Há, ainda, situações em que o conhecimento técnico, os recursos intelectuais e as metodologias desenvolvidas durante o contrato continuam a influenciar o processo criativo mesmo após o encerramento da relação. Nessas hipóteses, o ex-empregado pode realizar uma obra que, embora formalmente desvinculada da empresa, traz marcas evidentes de seu período de colaboração, ampliando os contornos de indeterminação jurídica. 

Ausência de regramento específico: um desafio à doutrina e à jurisprudência 

A falta de normatização clara para os chamados casos pós-contratuais cria uma verdadeira zona cinzenta jurídica, onde o conflito de interesses entre empregado e empregador se torna inevitável. A jurisprudência brasileira ainda carece de uniformidade nesse campo, exigindo uma abordagem casuística e interpretativa que leve em conta a natureza do trabalho, os recursos envolvidos e a dinâmica da criação. 

O equilíbrio entre a necessária proteção dos direitos autorais e inventivos do criador (empregado) e os legítimos interesses econômicos e estratégicos do empregador dependerá, cada vez mais, de uma pactuação contratual clara, preventiva e bem estruturada, além de uma interpretação jurídica sensível às especificidades fáticas de cada situação concreta. 

A Titularidade como Reflexo de Boas Práticas Contratuais 

A titularidade de criações intelectuais no ambiente laboral não pode ser tratada de forma intuitiva ou genérica. Em um contexto em que criatividade, inovação e know-how se consolidam como ativos estratégicos, o contrato — e demais instrumentos jurídicos pertinentes — deve ser compreendido como ferramenta central de governança da propriedade intelectual nas relações de trabalho. 
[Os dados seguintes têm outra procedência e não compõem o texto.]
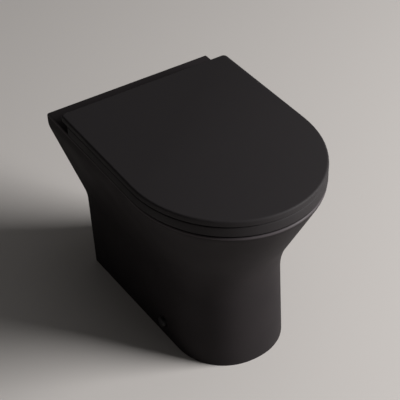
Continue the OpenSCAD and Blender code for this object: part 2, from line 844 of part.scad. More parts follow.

Cláusulas claras sobre cessão de direitos, confidencialidade, não concorrência e efeitos pós-contratuais são essenciais para mitigar disputas e garantir segurança jurídica. Empregadores atentos devem prever esses aspectos desde a admissão, enquanto os profissionais criadores precisam compreender o alcance de tais disposições para assegurar o reconhecimento e a proteção de sua autoria. 

Vale destacar que a discussão sobre titularidade não se limita aos vínculos formais regidos pela CLT. Ela também se estende, com as devidas adaptações, a outras formas de prestação de serviços, como os contratos com autônomos, estagiários ou empresas contratadas em regime de pejotização, em especial quando envolvem produção intelectual relevante. 

Ao fim, assegurar a titularidade correta passa por entender que o valor das ideias não está apenas na criação, mas também na forma como são juridicamente estruturadas, reconhecidas e protegidas. O contrato bem elaborado, nesse cenário, representa mais do que um instrumento formal: é um pacto de previsibilidade entre a inovação e a segurança jurídica.